Dataset rows
=====
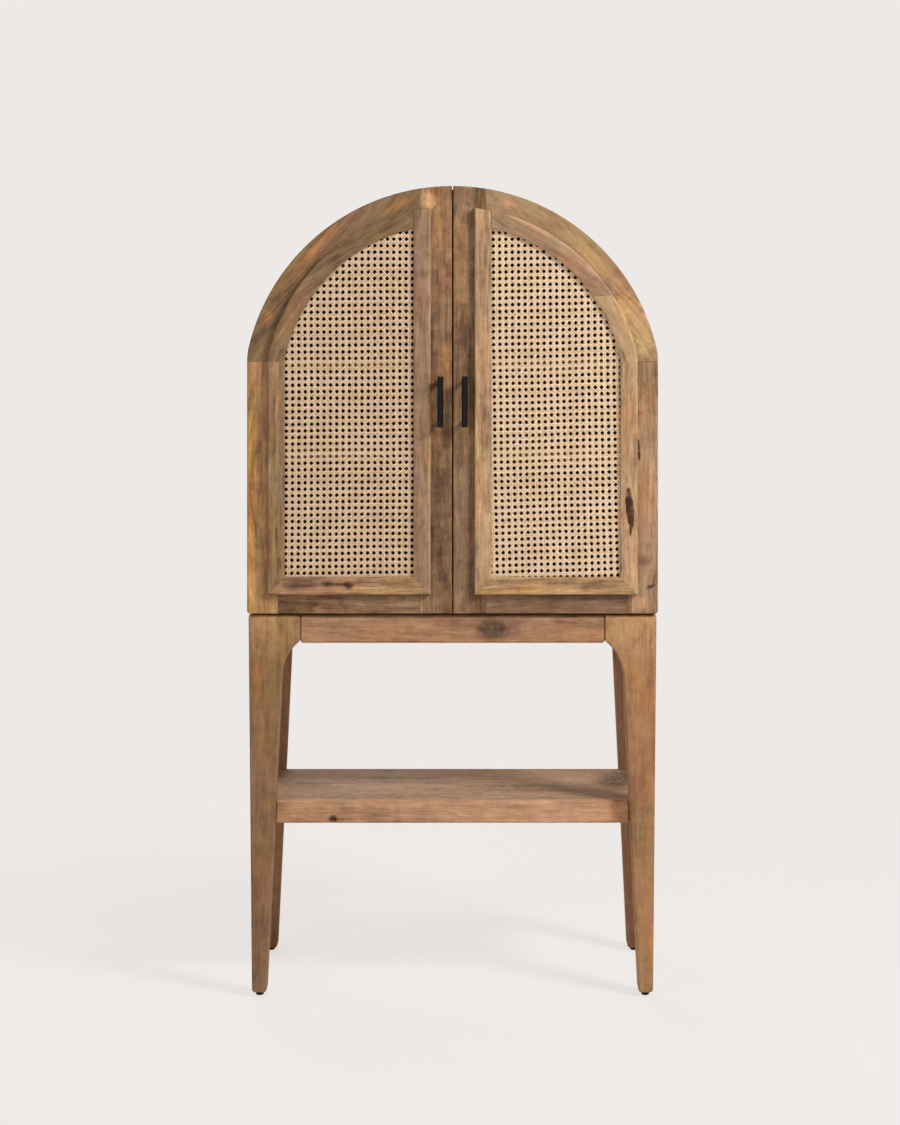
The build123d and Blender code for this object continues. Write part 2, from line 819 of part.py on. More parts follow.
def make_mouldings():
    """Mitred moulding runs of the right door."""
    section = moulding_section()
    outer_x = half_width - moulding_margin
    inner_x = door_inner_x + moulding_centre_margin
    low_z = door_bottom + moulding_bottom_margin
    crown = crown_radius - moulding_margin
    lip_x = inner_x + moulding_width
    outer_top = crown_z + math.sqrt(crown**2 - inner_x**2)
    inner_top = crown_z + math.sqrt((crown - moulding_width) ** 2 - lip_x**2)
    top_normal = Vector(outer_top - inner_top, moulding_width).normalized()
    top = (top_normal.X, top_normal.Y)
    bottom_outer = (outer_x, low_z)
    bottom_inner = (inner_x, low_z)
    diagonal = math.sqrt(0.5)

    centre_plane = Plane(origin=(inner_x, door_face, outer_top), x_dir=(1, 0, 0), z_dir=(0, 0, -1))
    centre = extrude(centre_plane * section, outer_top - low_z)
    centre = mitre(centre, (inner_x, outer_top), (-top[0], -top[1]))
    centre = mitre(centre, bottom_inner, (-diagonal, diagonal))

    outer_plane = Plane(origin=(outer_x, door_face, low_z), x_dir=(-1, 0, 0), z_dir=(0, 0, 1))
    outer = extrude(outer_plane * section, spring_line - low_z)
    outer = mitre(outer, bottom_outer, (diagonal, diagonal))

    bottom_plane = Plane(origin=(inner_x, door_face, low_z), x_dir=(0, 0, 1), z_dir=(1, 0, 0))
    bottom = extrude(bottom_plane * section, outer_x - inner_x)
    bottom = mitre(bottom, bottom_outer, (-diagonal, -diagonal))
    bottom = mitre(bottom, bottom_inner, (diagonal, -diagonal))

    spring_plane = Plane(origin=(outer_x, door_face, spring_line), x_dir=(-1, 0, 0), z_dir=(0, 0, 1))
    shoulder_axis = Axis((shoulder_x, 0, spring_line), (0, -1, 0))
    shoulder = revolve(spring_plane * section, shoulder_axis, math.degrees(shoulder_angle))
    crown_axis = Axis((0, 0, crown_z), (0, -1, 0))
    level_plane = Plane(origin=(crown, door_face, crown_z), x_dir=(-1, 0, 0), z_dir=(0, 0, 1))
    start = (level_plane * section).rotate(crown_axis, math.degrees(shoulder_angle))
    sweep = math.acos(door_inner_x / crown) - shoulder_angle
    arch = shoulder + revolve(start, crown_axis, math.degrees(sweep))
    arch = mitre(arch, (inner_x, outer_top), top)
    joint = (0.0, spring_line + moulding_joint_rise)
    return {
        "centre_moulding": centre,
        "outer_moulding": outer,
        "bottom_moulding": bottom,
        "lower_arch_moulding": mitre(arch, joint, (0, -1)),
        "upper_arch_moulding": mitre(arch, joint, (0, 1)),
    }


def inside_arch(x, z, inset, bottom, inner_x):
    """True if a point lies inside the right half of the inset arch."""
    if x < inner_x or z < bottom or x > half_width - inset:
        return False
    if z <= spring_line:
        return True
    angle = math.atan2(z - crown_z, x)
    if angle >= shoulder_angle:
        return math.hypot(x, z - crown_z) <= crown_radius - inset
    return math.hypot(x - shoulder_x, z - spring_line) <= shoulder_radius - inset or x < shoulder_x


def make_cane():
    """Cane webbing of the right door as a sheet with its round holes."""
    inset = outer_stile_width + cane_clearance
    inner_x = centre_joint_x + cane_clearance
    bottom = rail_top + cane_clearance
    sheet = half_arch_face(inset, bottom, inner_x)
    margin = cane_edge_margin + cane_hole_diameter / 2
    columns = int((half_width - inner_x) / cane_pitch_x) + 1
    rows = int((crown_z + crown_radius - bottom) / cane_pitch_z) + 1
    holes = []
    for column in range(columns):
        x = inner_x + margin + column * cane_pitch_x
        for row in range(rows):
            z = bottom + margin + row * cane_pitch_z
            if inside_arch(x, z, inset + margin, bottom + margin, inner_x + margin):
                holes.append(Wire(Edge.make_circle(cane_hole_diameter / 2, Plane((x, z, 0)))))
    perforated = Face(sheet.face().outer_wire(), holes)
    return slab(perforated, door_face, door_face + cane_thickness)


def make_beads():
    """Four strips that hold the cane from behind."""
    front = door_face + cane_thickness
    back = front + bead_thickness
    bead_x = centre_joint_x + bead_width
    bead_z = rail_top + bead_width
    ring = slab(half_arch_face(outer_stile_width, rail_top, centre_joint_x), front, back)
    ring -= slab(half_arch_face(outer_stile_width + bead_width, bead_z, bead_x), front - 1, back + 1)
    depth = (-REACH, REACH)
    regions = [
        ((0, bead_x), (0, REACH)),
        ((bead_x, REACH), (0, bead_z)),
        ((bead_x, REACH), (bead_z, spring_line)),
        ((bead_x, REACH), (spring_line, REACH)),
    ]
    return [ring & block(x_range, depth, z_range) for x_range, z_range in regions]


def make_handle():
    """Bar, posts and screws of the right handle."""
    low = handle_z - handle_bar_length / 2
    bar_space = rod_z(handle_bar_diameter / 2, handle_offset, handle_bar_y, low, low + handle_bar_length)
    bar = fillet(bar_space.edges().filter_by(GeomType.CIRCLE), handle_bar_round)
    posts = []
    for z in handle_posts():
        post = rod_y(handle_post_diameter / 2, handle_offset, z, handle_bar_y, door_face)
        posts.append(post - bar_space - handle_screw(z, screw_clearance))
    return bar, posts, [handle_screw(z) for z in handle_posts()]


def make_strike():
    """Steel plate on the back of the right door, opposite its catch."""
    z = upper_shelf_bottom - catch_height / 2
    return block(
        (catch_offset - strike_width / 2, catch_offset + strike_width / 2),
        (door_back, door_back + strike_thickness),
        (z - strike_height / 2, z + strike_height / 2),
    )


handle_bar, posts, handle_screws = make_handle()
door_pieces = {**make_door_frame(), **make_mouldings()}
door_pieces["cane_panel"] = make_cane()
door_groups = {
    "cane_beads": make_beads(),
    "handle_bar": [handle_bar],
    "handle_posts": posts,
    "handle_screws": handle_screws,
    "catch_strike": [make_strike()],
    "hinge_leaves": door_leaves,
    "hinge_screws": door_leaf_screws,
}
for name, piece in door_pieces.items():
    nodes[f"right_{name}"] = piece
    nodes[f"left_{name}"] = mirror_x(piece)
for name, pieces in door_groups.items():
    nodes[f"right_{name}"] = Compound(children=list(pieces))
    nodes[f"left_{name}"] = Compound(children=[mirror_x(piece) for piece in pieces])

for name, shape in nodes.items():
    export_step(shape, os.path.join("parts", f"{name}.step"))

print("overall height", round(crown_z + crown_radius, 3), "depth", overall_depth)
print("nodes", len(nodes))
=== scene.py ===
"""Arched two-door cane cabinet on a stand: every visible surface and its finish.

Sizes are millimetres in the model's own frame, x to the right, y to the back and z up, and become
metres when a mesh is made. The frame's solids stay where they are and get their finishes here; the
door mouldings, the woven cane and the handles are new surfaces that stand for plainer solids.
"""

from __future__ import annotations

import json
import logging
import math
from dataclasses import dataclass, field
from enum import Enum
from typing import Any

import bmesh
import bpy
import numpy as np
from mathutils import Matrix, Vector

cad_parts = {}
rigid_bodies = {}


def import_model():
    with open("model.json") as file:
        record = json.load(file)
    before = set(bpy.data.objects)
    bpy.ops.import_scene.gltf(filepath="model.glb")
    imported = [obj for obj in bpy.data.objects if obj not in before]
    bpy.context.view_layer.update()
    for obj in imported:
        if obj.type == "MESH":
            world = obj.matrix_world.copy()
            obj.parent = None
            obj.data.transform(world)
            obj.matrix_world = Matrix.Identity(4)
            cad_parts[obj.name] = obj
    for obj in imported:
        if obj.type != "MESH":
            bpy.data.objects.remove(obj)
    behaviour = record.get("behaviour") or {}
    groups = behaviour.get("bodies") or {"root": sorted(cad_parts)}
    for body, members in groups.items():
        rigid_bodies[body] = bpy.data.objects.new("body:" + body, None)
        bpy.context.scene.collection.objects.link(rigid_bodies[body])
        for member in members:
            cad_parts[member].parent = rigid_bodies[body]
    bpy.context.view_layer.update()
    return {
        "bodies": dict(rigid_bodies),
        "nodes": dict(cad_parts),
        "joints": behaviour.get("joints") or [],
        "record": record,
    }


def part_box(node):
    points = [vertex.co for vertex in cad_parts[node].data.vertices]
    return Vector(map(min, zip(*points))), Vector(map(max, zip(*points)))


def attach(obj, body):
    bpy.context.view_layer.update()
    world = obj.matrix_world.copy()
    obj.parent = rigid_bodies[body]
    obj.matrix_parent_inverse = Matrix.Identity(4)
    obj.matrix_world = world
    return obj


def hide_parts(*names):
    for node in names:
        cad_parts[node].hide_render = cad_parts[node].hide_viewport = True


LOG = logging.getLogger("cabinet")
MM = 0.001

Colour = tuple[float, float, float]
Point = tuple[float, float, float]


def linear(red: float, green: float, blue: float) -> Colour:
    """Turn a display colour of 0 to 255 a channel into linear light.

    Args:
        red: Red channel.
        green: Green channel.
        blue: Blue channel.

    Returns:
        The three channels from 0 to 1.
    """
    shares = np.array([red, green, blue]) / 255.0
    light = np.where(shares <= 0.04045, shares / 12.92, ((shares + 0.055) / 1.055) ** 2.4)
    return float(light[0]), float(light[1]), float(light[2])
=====
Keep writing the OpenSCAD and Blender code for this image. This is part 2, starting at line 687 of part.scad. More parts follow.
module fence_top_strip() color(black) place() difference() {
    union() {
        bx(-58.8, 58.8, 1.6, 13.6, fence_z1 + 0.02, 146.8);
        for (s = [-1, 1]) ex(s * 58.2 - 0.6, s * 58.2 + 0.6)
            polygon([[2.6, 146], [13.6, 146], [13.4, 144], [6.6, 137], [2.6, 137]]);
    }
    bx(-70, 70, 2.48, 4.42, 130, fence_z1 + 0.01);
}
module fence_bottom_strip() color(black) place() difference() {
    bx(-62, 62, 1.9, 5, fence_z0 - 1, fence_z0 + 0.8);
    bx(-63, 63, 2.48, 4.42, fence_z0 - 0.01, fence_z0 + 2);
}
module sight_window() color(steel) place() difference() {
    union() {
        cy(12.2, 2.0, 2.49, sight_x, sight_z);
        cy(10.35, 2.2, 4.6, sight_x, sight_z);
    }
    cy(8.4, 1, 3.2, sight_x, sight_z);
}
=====
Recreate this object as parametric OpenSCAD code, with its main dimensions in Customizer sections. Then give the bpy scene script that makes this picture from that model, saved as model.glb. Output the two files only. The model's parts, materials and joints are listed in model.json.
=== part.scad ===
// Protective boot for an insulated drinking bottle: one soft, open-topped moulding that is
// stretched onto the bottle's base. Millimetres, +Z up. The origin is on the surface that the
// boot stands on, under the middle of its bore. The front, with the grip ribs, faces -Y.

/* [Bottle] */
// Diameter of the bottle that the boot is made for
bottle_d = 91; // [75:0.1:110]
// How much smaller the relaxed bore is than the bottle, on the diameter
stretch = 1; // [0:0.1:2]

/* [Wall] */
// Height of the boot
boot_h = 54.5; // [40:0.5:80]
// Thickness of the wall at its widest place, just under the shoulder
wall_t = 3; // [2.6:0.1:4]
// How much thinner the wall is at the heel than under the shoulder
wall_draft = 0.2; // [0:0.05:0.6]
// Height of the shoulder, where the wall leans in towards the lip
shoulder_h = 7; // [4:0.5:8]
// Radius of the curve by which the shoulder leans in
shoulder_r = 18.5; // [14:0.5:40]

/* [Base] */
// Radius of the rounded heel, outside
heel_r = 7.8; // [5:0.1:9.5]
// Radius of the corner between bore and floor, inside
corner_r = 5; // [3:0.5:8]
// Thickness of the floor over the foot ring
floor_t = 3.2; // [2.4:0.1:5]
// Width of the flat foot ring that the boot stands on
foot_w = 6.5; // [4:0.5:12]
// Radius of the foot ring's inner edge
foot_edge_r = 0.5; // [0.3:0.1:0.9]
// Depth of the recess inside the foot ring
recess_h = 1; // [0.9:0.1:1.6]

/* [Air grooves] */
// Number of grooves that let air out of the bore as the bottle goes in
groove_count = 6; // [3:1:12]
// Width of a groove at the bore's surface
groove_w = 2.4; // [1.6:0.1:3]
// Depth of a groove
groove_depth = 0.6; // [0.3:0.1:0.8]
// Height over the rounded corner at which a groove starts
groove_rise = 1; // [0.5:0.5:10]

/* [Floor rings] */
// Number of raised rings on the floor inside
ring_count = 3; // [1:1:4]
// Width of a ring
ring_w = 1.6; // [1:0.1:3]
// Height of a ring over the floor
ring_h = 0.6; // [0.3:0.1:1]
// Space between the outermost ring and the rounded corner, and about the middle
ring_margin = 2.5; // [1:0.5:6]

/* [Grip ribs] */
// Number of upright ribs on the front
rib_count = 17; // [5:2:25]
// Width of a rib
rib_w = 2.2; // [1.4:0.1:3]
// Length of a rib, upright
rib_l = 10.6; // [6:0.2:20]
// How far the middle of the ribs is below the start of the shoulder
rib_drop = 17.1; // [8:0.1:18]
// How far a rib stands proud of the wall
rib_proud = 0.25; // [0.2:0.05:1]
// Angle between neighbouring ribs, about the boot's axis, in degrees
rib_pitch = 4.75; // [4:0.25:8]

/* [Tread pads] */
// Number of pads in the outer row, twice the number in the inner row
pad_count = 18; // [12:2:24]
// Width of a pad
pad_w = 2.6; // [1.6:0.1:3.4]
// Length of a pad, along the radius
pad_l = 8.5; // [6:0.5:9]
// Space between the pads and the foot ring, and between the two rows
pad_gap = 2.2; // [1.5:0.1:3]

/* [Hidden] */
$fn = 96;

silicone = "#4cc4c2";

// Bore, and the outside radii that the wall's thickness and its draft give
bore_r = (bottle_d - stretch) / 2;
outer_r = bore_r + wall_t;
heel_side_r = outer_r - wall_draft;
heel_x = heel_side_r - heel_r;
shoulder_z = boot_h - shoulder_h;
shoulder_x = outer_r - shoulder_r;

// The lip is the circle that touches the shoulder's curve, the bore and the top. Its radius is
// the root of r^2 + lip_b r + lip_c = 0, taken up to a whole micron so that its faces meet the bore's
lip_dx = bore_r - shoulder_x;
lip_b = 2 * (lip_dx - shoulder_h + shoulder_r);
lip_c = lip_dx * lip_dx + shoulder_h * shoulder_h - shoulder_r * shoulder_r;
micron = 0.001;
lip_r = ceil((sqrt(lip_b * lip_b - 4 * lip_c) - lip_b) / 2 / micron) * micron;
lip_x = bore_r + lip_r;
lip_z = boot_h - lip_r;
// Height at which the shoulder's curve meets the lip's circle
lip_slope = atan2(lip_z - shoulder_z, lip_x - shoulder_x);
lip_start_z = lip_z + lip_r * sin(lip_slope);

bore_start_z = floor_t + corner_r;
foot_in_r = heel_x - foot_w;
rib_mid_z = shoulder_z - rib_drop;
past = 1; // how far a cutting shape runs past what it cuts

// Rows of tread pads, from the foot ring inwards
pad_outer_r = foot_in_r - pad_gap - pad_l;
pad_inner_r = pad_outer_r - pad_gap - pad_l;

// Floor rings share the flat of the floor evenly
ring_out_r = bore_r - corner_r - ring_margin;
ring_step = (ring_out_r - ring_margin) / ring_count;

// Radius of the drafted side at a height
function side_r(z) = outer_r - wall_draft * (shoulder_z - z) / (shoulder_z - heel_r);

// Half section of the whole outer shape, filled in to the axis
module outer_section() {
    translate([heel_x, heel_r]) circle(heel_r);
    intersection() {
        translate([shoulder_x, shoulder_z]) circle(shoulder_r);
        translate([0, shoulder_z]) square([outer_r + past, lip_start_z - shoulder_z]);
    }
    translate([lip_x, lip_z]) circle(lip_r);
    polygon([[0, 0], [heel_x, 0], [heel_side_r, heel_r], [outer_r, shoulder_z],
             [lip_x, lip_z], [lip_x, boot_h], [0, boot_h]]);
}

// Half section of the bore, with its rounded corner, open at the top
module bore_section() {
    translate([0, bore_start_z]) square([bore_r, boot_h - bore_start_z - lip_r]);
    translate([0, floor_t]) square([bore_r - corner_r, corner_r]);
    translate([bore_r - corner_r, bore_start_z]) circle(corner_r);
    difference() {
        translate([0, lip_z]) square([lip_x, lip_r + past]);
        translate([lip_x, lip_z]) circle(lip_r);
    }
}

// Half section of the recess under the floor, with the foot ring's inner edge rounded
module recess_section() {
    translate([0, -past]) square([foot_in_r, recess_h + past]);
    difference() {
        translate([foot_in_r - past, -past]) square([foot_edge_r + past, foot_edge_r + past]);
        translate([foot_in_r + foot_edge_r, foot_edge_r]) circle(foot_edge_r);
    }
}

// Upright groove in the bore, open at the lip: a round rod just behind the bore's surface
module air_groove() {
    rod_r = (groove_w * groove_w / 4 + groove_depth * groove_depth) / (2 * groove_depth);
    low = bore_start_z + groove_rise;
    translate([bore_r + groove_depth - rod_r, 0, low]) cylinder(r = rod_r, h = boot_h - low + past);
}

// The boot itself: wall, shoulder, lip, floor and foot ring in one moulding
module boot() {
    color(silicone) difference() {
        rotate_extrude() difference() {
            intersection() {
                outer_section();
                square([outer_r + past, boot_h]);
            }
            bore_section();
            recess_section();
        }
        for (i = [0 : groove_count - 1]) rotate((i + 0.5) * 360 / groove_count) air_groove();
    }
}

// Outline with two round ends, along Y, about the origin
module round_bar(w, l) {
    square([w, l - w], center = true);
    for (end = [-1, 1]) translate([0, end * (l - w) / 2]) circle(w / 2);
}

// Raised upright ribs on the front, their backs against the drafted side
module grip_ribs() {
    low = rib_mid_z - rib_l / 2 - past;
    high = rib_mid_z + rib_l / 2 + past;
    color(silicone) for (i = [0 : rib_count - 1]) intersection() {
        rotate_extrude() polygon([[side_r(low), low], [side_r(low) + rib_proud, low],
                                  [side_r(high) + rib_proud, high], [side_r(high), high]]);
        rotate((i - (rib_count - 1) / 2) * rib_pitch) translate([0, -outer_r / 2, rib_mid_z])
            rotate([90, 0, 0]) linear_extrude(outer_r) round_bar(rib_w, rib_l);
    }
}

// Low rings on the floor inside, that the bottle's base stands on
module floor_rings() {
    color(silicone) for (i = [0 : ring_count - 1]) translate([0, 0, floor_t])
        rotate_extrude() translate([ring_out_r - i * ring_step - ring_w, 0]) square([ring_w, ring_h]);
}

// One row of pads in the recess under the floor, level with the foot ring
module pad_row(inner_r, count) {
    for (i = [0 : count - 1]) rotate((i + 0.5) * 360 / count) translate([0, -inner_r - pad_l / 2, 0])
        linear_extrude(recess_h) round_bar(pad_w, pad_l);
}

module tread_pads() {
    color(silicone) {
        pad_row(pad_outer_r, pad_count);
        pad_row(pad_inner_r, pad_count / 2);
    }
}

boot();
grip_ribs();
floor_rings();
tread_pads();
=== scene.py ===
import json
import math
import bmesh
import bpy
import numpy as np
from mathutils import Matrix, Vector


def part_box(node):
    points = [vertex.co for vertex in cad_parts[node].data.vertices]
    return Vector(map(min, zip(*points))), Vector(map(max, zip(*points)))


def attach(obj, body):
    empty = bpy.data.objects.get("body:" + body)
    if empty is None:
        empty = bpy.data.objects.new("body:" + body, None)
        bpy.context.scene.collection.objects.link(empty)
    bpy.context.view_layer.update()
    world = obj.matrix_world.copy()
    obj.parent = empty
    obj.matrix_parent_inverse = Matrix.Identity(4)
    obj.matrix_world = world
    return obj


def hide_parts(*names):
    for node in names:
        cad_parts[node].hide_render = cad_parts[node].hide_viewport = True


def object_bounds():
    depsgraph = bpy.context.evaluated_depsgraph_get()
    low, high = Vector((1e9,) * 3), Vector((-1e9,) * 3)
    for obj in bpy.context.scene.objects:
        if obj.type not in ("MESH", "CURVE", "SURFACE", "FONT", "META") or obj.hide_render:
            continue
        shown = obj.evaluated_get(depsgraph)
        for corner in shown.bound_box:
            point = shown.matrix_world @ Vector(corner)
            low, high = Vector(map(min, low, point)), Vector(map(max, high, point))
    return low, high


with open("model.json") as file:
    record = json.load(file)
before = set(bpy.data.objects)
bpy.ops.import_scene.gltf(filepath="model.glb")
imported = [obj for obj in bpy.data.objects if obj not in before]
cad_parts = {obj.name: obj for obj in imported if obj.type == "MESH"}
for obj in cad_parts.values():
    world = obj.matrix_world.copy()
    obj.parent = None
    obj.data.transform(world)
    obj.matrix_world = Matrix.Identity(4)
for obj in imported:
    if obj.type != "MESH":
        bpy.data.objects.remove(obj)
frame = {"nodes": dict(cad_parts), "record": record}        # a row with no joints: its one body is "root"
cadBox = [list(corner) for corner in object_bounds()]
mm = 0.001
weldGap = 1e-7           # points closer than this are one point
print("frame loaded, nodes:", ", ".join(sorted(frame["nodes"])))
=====
### Work instructions
The lines to extract from the data above begin with the line containing "The build123d and" and end with the line containing "diagonal = math.sqrt(0.5)". Extract them exactly, including both.

### Response to this exercise
The build123d and Blender code for this object continues. Write part 2, from line 819 of part.py on. More parts follow.
def make_mouldings():
    """Mitred moulding runs of the right door."""
    section = moulding_section()
    outer_x = half_width - moulding_margin
    inner_x = door_inner_x + moulding_centre_margin
    low_z = door_bottom + moulding_bottom_margin
    crown = crown_radius - moulding_margin
    lip_x = inner_x + moulding_width
    outer_top = crown_z + math.sqrt(crown**2 - inner_x**2)
    inner_top = crown_z + math.sqrt((crown - moulding_width) ** 2 - lip_x**2)
    top_normal = Vector(outer_top - inner_top, moulding_width).normalized()
    top = (top_normal.X, top_normal.Y)
    bottom_outer = (outer_x, low_z)
    bottom_inner = (inner_x, low_z)
    diagonal = math.sqrt(0.5)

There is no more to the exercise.